NEW DELHI: India’s coast guard has seized a Myanmar vessel carrying 5,500 kg of methamphetamine in the Andaman Sea, marking its biggest haul of illegal drugs.

The Myanmar-flagged fishing boat Soe Wai Yan Htoo was spotted by an Indian Coast Guard reconnaissance air patrol in the Andaman Sea on Monday, as it was “operating in a suspicious manner,” the Indian Ministry of Defense said in a statement.

Officers boarded the boat for investigation when it entered Indian territorial waters.

“The six crew onboard the boat were identified as Myanmarese nationals,” the ministry said. “During rummaging, the boarding party found approx. 5,500 kgs of prohibited drug methamphetamine.”

The vessel and its crew have been taken for further investigation to an Indian naval base in Sri Vijaya Puram, the capital of the Andaman and Nicobar Islands.

“The seizure is the largest-ever drug haul by the Indian Coast Guard in maritime history, highlighting the growing threat of transnational maritime narcotics,” the ICG said.

The trafficking of illicit drugs from Myanmar through the Andaman Sea has been on the rise as drug cartels try to evade land controls, according to the UN Office on Drugs and Crime. The UNODC identifies Myanmar’s Shan state as “the epicenter” of methamphetamine production in the region.

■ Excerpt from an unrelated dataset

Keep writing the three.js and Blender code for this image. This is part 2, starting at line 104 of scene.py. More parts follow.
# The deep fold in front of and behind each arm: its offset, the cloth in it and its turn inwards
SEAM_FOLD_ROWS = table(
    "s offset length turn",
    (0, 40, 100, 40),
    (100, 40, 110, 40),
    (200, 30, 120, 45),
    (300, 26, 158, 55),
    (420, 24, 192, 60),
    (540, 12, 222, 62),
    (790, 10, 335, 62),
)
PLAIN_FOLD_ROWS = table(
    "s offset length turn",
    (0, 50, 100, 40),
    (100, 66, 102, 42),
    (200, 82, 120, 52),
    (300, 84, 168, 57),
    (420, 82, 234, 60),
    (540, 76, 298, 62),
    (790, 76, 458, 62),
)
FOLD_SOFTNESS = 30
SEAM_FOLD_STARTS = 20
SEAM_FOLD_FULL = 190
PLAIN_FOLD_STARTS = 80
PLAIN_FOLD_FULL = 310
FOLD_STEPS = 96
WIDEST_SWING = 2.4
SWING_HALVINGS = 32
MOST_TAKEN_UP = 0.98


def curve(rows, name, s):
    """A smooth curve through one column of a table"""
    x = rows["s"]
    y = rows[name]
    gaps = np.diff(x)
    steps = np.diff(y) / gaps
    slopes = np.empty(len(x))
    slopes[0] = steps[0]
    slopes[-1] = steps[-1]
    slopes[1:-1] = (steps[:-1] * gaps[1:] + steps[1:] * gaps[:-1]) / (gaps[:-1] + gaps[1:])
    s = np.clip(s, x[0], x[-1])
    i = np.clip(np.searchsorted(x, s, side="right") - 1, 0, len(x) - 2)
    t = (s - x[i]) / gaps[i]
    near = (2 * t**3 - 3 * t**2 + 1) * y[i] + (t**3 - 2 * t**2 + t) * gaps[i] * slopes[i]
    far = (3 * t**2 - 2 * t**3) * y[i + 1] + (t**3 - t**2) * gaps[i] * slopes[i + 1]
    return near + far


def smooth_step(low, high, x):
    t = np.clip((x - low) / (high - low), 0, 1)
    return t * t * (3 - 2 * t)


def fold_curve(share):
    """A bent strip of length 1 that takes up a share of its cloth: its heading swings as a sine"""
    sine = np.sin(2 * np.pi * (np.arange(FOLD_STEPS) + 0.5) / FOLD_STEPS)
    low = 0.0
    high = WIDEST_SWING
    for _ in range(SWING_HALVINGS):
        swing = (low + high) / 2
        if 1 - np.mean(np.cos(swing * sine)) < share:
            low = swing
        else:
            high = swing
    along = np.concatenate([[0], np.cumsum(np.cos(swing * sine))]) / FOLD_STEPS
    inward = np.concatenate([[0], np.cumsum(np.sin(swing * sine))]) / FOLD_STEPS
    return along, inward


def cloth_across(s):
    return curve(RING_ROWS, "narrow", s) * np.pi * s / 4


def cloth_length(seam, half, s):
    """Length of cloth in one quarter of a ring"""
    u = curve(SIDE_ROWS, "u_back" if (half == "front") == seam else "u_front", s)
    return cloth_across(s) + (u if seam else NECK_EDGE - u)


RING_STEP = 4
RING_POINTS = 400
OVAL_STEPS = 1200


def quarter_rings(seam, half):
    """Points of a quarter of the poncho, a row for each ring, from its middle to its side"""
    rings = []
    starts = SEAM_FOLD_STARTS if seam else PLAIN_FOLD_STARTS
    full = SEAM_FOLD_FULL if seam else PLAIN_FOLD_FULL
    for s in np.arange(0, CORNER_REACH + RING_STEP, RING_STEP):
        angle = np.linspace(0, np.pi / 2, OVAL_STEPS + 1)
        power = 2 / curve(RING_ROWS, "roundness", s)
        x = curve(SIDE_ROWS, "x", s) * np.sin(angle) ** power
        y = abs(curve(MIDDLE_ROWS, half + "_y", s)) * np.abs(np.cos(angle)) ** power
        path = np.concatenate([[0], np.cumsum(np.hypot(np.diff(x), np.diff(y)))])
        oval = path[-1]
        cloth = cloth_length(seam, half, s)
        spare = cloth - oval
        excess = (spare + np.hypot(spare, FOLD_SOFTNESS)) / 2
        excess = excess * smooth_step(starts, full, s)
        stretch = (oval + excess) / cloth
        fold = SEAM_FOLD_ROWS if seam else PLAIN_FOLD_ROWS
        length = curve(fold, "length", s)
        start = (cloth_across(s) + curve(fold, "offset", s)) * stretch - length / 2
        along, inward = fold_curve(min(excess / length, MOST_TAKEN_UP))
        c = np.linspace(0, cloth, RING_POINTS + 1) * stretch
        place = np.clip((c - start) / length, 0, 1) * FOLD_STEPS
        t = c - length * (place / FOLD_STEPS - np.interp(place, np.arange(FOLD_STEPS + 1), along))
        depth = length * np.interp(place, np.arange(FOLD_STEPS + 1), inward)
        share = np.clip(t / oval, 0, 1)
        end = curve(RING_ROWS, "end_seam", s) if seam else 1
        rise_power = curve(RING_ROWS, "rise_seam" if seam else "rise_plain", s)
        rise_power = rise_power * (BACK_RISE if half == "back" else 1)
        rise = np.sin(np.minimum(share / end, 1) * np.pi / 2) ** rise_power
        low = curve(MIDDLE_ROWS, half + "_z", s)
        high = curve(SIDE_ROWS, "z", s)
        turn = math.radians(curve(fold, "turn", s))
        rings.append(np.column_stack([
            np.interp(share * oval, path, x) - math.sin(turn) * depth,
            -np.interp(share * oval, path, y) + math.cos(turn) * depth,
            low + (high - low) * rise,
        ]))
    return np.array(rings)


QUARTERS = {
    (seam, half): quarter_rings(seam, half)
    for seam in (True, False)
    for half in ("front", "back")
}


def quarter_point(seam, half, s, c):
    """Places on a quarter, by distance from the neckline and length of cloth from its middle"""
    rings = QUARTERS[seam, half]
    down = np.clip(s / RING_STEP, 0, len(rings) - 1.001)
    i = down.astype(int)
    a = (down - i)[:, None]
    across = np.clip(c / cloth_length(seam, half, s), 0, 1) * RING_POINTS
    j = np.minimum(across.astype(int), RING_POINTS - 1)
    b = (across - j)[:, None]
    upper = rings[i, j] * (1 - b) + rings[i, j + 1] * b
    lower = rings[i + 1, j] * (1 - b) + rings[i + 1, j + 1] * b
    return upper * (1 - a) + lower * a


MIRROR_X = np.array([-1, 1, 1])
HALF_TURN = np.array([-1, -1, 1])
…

Shan state is part of the Golden Triangle — a mountainous area in the northern part of the Mekong River basin, where the borders of Thailand, Laos, and Myanmar meet. The region has long been associated with illegal drug production and was a major source of opium in the 1970s and 1980s. In recent years, it has seen a shift toward the production of synthetic drugs.

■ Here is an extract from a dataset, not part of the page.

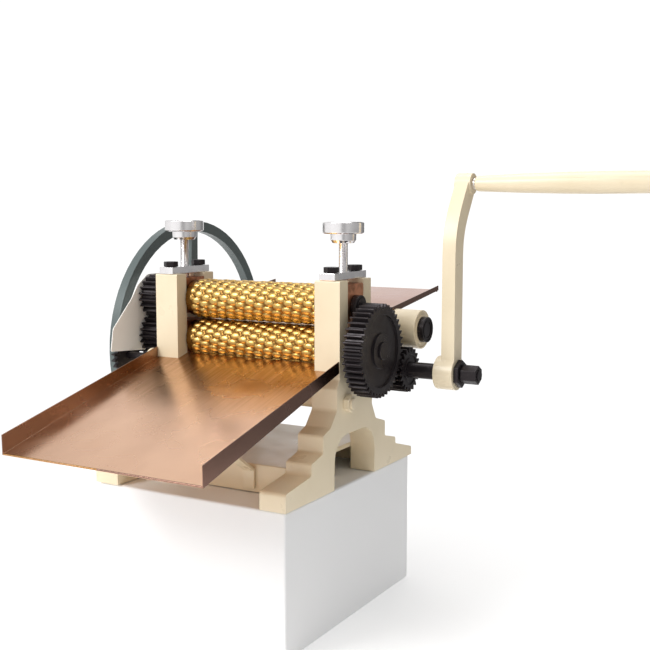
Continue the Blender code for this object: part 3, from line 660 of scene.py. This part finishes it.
def pale(name, colour, roughness, glow=0.0):
    finish = Finish(name, roughness)
    finish.set("Emission Color", (1.0, 1.0, 1.0, 1.0))
    finish.set("Emission Strength", glow)
    drift = finish.remap(finish.noise(3.0, 3.0), 0.3, 0.7, 0.0, 1.0)
    finish.feed("Base Color", finish.blend(drift, colour, [value * 0.985 for value in colour]))
    return finish.material


def stage():
    """A pale floor, and a plinth under the feet that leaves room for the flywheel and crank."""
    under = (0, 0, -STAGE_DROP)
    bpy.ops.mesh.primitive_circle_add(vertices=96, radius=FLOOR_R, fill_type="NGON", location=under)
    floor = bpy.context.object
    floor.name = "floor"
    floor.data.materials.append(pale("floor_paper", (0.94, 0.94, 0.94), 0.7, 0.24))
    bpy.ops.mesh.primitive_cube_add(size=1.0, location=(0, 0, -(STAGE_DROP + PLINTH_GAP) / 2))
    plinth = bpy.context.object
    plinth.name = "plinth"
    plinth.scale = (2 * PLINTH_HALF[0], 2 * PLINTH_HALF[1], STAGE_DROP - PLINTH_GAP)
    bpy.ops.object.transform_apply(location=False, rotation=False, scale=True)
    plinth.data.materials.append(pale("plinth_paper", (0.86, 0.86, 0.86), 0.6))
    soften(plinth, 3.0, 3)


def area_light(name, location, target, size, energy, colour=(1, 1, 1)):
    data = bpy.data.lights.new(name, "AREA")
    data.shape = "RECTANGLE"
    data.size, data.size_y = size
    data.energy = energy
    data.color = colour
    light = bpy.data.objects.new(name, data)
    light.location = location
    light.rotation_mode = "QUATERNION"
    light.rotation_quaternion = (Vector(target) - Vector(location)).to_track_quat("-Z", "Y")
    bpy.context.scene.collection.objects.link(light)


# Brightness of the surround by azimuth: degrees from +X towards +Y.
SURROUND = ((-180, 0.85), (-125, 1.00), (-80, 0.90), (-66, 0.40), (-54, 0.40), (-42, 0.56), (0, 0.42),
            (50, 0.36), (72, 0.20), (97, 0.17), (101, 1.00), (139, 1.00), (150, 0.70), (180, 0.85))
SURROUND_POWER = 1.06


def world():
    """A white surround with a dark band behind the crank's side and another towards the camera."""
    made = bpy.data.worlds.new("studio")
    bpy.context.scene.world = made
    made.use_nodes = True
    nodes, links = made.node_tree.nodes, made.node_tree.links
    direction = nodes.new("ShaderNodeTexCoord")
    azimuth = nodes.new("ShaderNodeTexGradient")
    azimuth.gradient_type = "RADIAL"
    bands = nodes.new("ShaderNodeValToRGB")
    stops = bands.color_ramp.elements
    for degrees, _ in SURROUND[1:-1]:
        stops.new(degrees / 360 + 0.5)
    for stop, (_, level) in zip(stops, SURROUND):
        stop.color = (level, level, level, 1.0)
    links.new(direction.outputs["Generated"], azimuth.inputs[0])
    links.new(azimuth.outputs["Fac"], bands.inputs[0])
    links.new(bands.outputs["Color"], nodes["Background"].inputs["Color"])
    nodes["Background"].inputs["Strength"].default_value = SURROUND_POWER


def camera():
    data = bpy.data.cameras.new("camera")
    data.sensor_width = 36.0
    data.lens = 58.04
    made = bpy.data.objects.new("camera", data)
    made.location = (0.850, -1.288, 0.393)
    made.rotation_euler = (math.radians(83.4), 0.0, math.radians(29.9))
    bpy.context.scene.collection.objects.link(made)
    bpy.context.scene.camera = made


stage()
world()
camera()
area_light("key", (-1.1, -2.0, 1.7), (0, 0, 0.2), (1.1, 1.1), 46.0)
area_light("top", (0.1, 0.3, 2.2), (0, 0, 0.2), (1.6, 0.8), 14.0)
bpy.context.scene.view_settings.view_transform = "Standard"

“Myanmar’s political instability adds to this challenge since many insurgent groups operate between the border regions,” said Dr. Sreeparna Banerjee, associate fellow at the Observer Research Foundation in New Delhi.

She estimated that some 70 percent of illegal drugs smuggled into India currently enter the country through the Andaman Sea and the Bay of Bengal, with Monday’s haul raising concerns over the scale of criminal networks operating at sea.

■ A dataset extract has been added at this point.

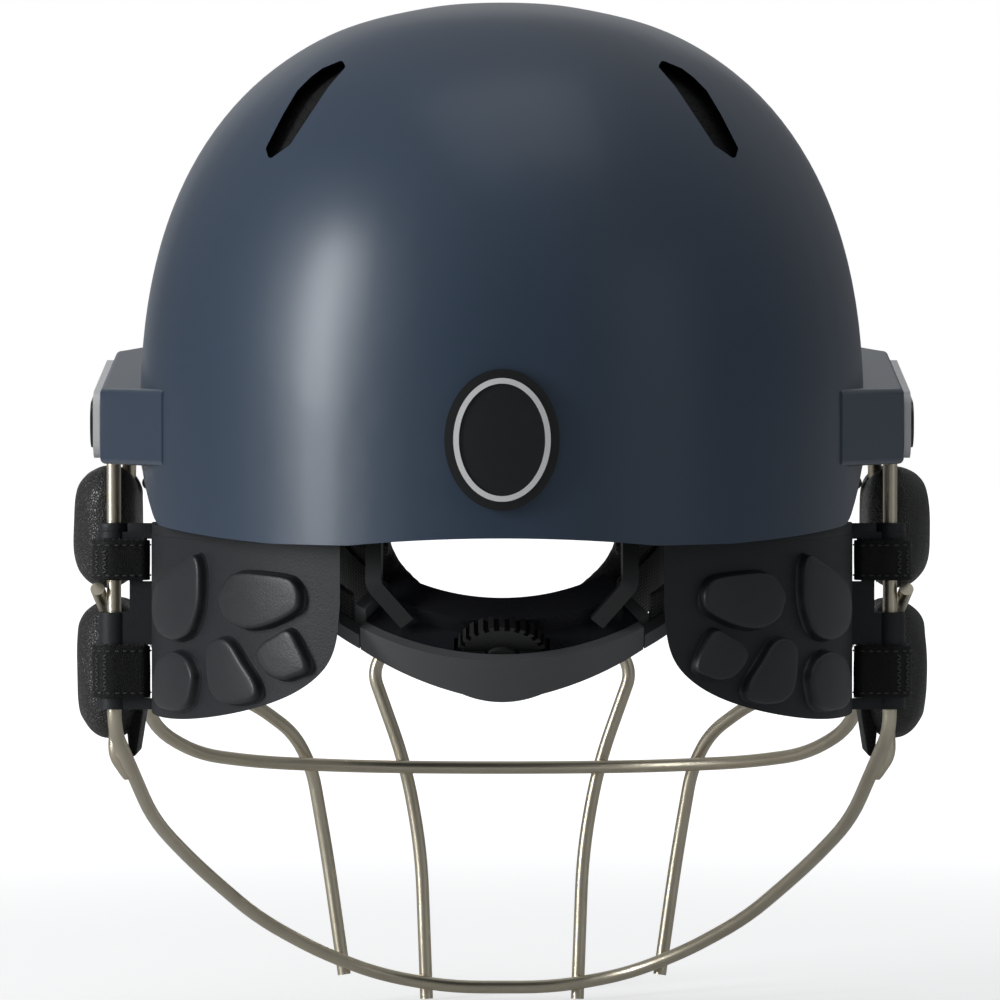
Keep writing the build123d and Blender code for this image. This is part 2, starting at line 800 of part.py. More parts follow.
def cradle_cover():
    """The glossy cover over the dial and the band channel."""
    half = housing_half_angle - arm_gap_angle
    back = cradle_radius - housing_depth
    step = cradle_radius - step_depth
    shelf_low = housing_top - housing_wall
    body = arc_bar(step - step_wall, cradle_radius - plate_wall - fit_gap, shelf_low, housing_top,
                   -half, half)
    body += arc_bar(step - step_wall, step, shelf_low, step_top, -half, half)
    body += arc_bar(back, step, step_top - step_wall, step_top, -half, half)
    body += arc_bar(back, back + housing_wall, housing_top + slide_fit, step_top, -half, half)
    dial_out = cradle_radius - dial_back
    dial_in = dial_out - dial_thick
    slot = block(-dial_radius - fit_gap * 2, dial_radius + fit_gap * 2,
                 -dial_out - fit_gap, -dial_in + fit_gap, shelf_low - overrun, step_top + overrun)
    slot = slot - block(-dial_radius * 2, dial_radius * 2, -step, 0,
                        housing_top, step_top + overrun)
    gear_room = extrude(dial_plane(-overrun) * Circle(pinion_pitch_radius + pinion_tip + fit_gap),
                        overrun + step_depth + 2 * step_wall)
    return body - [slot, gear_room]


def dial_plane(depth):
    """A plane square to the dial axis, at a depth behind the outer face."""
    return Plane(origin=(0, -cradle_radius + depth, 0), x_dir=(1, 0, 0), z_dir=(0, 1, 0))


def dial_bore(extra):
    """The bore for the dial's axle."""
    return extrude(dial_plane(-overrun) * Circle(axle_radius + extra),
                   housing_depth + 2 * overrun)


def dial():
    """The thumb wheel with its notched rim."""
    disc = Circle(dial_radius)
    for tooth in range(dial_teeth):
        turn = 360 * tooth / dial_teeth
        disc -= Rot(0, 0, turn) * Pos(dial_radius, 0) * Rectangle(dial_notch * 2,
                                                                 dial_notch_width)
    wheel = extrude(dial_plane(dial_back) * disc, dial_thick)
    return wheel - dial_bore(slide_fit)


def tooth_angle():
    """Turn from one pinion tooth to the next, in degrees."""
    return 360 / pinion_teeth


def pinion():
    """The small gear on the inner face of the dial."""
    tip = pinion_pitch_radius + pinion_tip
    root = pinion_pitch_radius - pinion_root
    pitch = 2 * math.pi * pinion_pitch_radius / pinion_teeth
    foot = pitch * pinion_tooth_share * pinion_foot_share
    crest = pitch * pinion_tooth_share * pinion_crest_share
    gear = Circle(root)
    for tooth in range(pinion_teeth):
        blade = make_face(Polyline((root / 2, -foot), (tip, -crest), (tip, crest),
                                   (root / 2, foot), close=True))
        gear += Rot(0, 0, tooth * tooth_angle()) * blade
    wheel = extrude(dial_plane(dial_back + dial_thick) * gear, pinion_length)
    return wheel - dial_bore(slide_fit)


def axle():
    """The pin that carries dial and pinion."""
    length = housing_depth - plate_wall - housing_wall - 2 * plate_gap
    return extrude(dial_plane(plate_wall + plate_gap) * Circle(axle_radius), length)


def washer():
    """The friction ring between the dial and the rear plate."""
    ring = Circle(washer_radius) - Circle(axle_radius + slide_fit)
    return extrude(dial_plane(dial_back - washer_thick - slide_fit) * ring, washer_thick)


def rack_gaps(side):
    """Tooth gaps along one tongue; side is 1 above the pinion and -1 below."""
    middle = tongue_outer - tongue_wall / 2
    pitch = 2 * math.pi * pinion_pitch_radius / pinion_teeth
    step = math.degrees(pitch / middle)
    tip = pinion_pitch_radius - pinion_tip
    root = pinion_pitch_radius + pinion_root
    gap_mouth = pitch * rack_mouth_share
    gap_floor = pitch * rack_floor_share
    mouth = side * (tip - fit_gap)
    floor = side * root
    face = make_face(Polyline((-gap_mouth, mouth), (gap_mouth, mouth), (gap_floor, floor),
                              (-gap_floor, floor), close=True))
    cutter = extrude(Plane.XZ * face, tongue_outer + overrun)
    cutters = []
    for gap in range(-rack_teeth, rack_teeth + 1):
        cutters.append(Rot(0, 0, gap * step) * cutter)
    return cutters


def band(side):
    """A band of the left or right arm: side 1 is the left, whose rack is above."""
    near = pinion_pitch_radius - pinion_tip
    tongue_span = (near, near + tongue_height) if side > 0 else (-near - tongue_height, -near)
    inner = tongue_outer - tongue_wall
    start = housing_half_angle + arm_gap_angle
    tongue = arc_bar(inner, tongue_outer, *tongue_span, -tongue_tail,
                     start + overrun_angle)
    low = min(arm_low, tongue_span[0])
    high = max(housing_top, tongue_span[1])
    link = arc_bar(inner, cradle_radius - arm_wall, low, high, start, start + arm_link_angle)
    arm = arc_bar(cradle_radius - arm_wall, cradle_radius, arm_low, housing_top - arm_drop,
                  start, arm_end_angle)
    body = tongue + link + arm
    for cutter in rack_gaps(side):
        body = body - cutter
    if side > 0:
        body = mirror(body, about=Plane.YZ)
    return body


def neck_pad():
    """The soft pad in front of the housing, lower in the middle."""
    outer = cradle_radius - housing_depth - fit_gap
    half = neck_pad_half_angle
    body = arc_bar(outer - neck_pad_thick, outer, neck_pad_low, neck_pad_high, -half, half)
    dip = Plane.XZ * Pos(0, neck_pad_high) * RectangleRounded(
        2 * neck_pad_dip_half, 2 * neck_pad_dip, neck_pad_dip_corner)
    return body - extrude(dip, cradle_radius)


def strut():
    """The left strut from the cover up to the liner."""
    foot_radius = cradle_radius - step_depth + strut_stand
    foot_y = -math.sqrt(foot_radius ** 2 - strut_foot_x ** 2)
    foot = cradle_frame().from_local_coords((-strut_foot_x, foot_y, housing_top + strut_seat))
    start = (foot.X, foot.Y, foot.Z)
    within = shell_radius - shell_wall - liner_gap - liner_thick
    top_y = -strut_depth - length_ratio * math.sqrt(within ** 2 - strut_x ** 2)
    top_z = rim_low + liner_rim_gap - strut_gap
    knee = (-strut_x, nape_y + strut_knee_inset, nape_z + strut_knee_rise)
    points = [start, knee, (-strut_x, top_y, top_z)]
    path = FilletPolyline(*points, radius=strut_bend)
    profile = Plane(origin=path @ 0, x_dir=(1, 0, 0), z_dir=path % 0)
    return sweep(profile * Rectangle(strut_width, strut_thick), path=path,
                 transition=Transition.RIGHT)


def main():
    """Build every piece and write it to parts."""
    os.makedirs("parts", exist_ok=True)
    save("shell", shell())
    save("rear_badge", badge())
    save("badge_border", badge_ring())
    save("impact_liner", liner())
    comfort_pads()

    chin_path = chin_wire_path()
    mid_path = wire_path(both_sides(grille_points(mid_shares)), {})
    brow_path = wire_path(both_sides(grille_points(brow_shares)), {})
    cheek_path = cheek_wire_path()
    inner_path = inner_wire_path()
    save("chin_wire", round_rod(chin_path, wire_radius))
    save("mid_wire", round_rod(mid_path, wire_radius))
    save("brow_wire", round_rod(brow_path, wire_radius))
    save("inner_wire", round_rod(inner_path, wire_radius))
    save_pair("cheek_wire", round_rod(cheek_path, wire_radius))
    chin_room = round_rod(chin_path, wire_radius + slide_fit)
    cheek_room = round_rod(cheek_path, wire_radius + slide_fit)

    save_pair("side_plate", side_plate())
    save_pair("plate_cap", plate_cap())
    save("plate_screws", plate_screws())
    save_pair("clamp_block", clamp_block(chin_room, cheek_room))

    save_pair("neck_guard", guard())
    save_pair("guard_cushions", pebbles())
    save_pair("upper_strap", strap(upper_strap_top, upper_strap_bottom))
    save_pair("lower_strap", strap(lower_strap_top, lower_strap_bottom))

    rods = [round_rod(path, wire_radius + wire_clearance) for path in (cheek_path, mid_path)]
    save_pair("upper_ear_pad", ear_pad(upper_ear_top, upper_ear_bottom, ear_outer_x, rods))
    save_pair("lower_ear_pad", ear_pad(lower_ear_top, lower_ear_bottom, lower_ear_outer_x, rods))

    save("cradle_housing", place_cradle(housing()))
    save("cradle_cover", place_cradle(cradle_cover()))
    save("dial", place_cradle(dial()))
    save("dial_pinion", place_cradle(pinion()))
    save("dial_axle", place_cradle(axle()))
    save("dial_washer", place_cradle(washer()))
    save("left_band", place_cradle(band(1)))
    save("right_band", place_cradle(band(-1)))
    save("neck_pad", place_cradle(neck_pad()))
    save_pair("cradle_strut", strut())


main()
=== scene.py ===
import json
import math
import random

import bmesh
import bpy
from mathutils import Matrix, Vector, noise

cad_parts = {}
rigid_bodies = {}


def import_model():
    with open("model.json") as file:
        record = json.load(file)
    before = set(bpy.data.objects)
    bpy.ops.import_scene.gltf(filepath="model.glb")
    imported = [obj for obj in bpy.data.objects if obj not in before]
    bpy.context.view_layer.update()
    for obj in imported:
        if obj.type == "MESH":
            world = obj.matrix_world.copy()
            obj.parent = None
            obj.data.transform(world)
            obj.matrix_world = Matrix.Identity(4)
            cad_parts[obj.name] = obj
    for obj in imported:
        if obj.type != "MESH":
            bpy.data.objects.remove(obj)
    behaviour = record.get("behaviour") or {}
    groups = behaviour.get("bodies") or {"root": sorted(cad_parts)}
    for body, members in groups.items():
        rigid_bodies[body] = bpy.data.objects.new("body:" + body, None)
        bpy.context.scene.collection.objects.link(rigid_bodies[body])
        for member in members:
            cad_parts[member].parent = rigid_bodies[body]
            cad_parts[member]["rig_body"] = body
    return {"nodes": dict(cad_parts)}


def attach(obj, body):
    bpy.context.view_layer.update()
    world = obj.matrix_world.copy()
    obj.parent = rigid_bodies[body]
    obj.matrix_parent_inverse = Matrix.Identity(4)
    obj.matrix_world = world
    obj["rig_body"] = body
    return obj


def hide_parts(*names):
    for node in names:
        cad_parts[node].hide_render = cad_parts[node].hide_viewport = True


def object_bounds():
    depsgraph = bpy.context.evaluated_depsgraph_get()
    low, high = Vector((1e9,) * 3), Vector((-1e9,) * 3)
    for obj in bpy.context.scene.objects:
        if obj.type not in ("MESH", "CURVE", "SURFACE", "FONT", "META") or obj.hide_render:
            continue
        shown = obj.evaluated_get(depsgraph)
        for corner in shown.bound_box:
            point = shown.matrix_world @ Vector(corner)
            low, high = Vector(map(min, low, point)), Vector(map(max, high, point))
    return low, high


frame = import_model()
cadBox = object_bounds()
scene = bpy.context.scene
nodes = frame["nodes"]
print("frame loaded:", len(nodes), "nodes")


# camera at the photograph's angle: behind the helmet, a little above the rim
cameraSet = {"eye": (0, -1.450, 0.052), "target": (0, 0, 0.008), "lens": 177.5, "shiftX": -0.002,
             "sensor": 36, "near": 0.05, "far": 40}


def addCamera(cfg):
    data = bpy.data.cameras.new("rearCamera")
    data.sensor_width = cfg["sensor"]
    data.lens = cfg["lens"]
    data.shift_x = cfg["shiftX"]
    data.clip_start = cfg["near"]
    data.clip_end = cfg["far"]
    camera = bpy.data.objects.new("rearCamera", data)
    scene.collection.objects.link(camera)
    camera.location = cfg["eye"]
    aim = Vector(cfg["target"]) - Vector(cfg["eye"])
    camera.rotation_euler = aim.to_track_quat("-Z", "Y").to_euler()
    scene.camera = camera


addCamera(cameraSet)
scene.view_settings.view_transform = "Standard"


# sums of shader values
class Value:
    # a number socket that can be used in ordinary sums
    def __init__(self, look, socket):
        self.look = look
        self.socket = socket

    def math(self, operation, a, b=None):
        given = {i: v for i, v in enumerate((a, b)) if v is not None}
        return self.look.node("Math", {"operation": operation}, given)

    def __add__(self, other):
        return self.math("ADD", self, other)

    def __radd__(self, other):
        return self.math("ADD", other, self)

    def __sub__(self, other):
        return self.math("SUBTRACT", self, other)

    def __rsub__(self, other):
        return self.math("SUBTRACT", other, self)

    def __mul__(self, other):
        return self.math("MULTIPLY", self, other)

    def __rmul__(self, other):
        return self.math("MULTIPLY", other, self)

    def sin(self):
        return self.math("SINE", self)

    def ramp(self, low, high):
        # 0 up to low, 1 from high on
        return self.look.node("MapRange", {"interpolation_type": "SMOOTHSTEP"},
                              {0: self, 1: low, 2: high, 3: 0.0, 4: 1.0})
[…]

“While this seizure highlights the success of coordinated operations by the ICG and other agencies, it also raises concerns about the gaps traffickers exploit. The use of unregistered vessels and vast stretches of unmonitored waters make the Andaman Sea a challenging zone for law enforcement,” Banerjee told Arab News.

“The size of the haul also indicates the potential involvement of transnational organized crime syndicates, further complicating efforts to dismantle these networks.”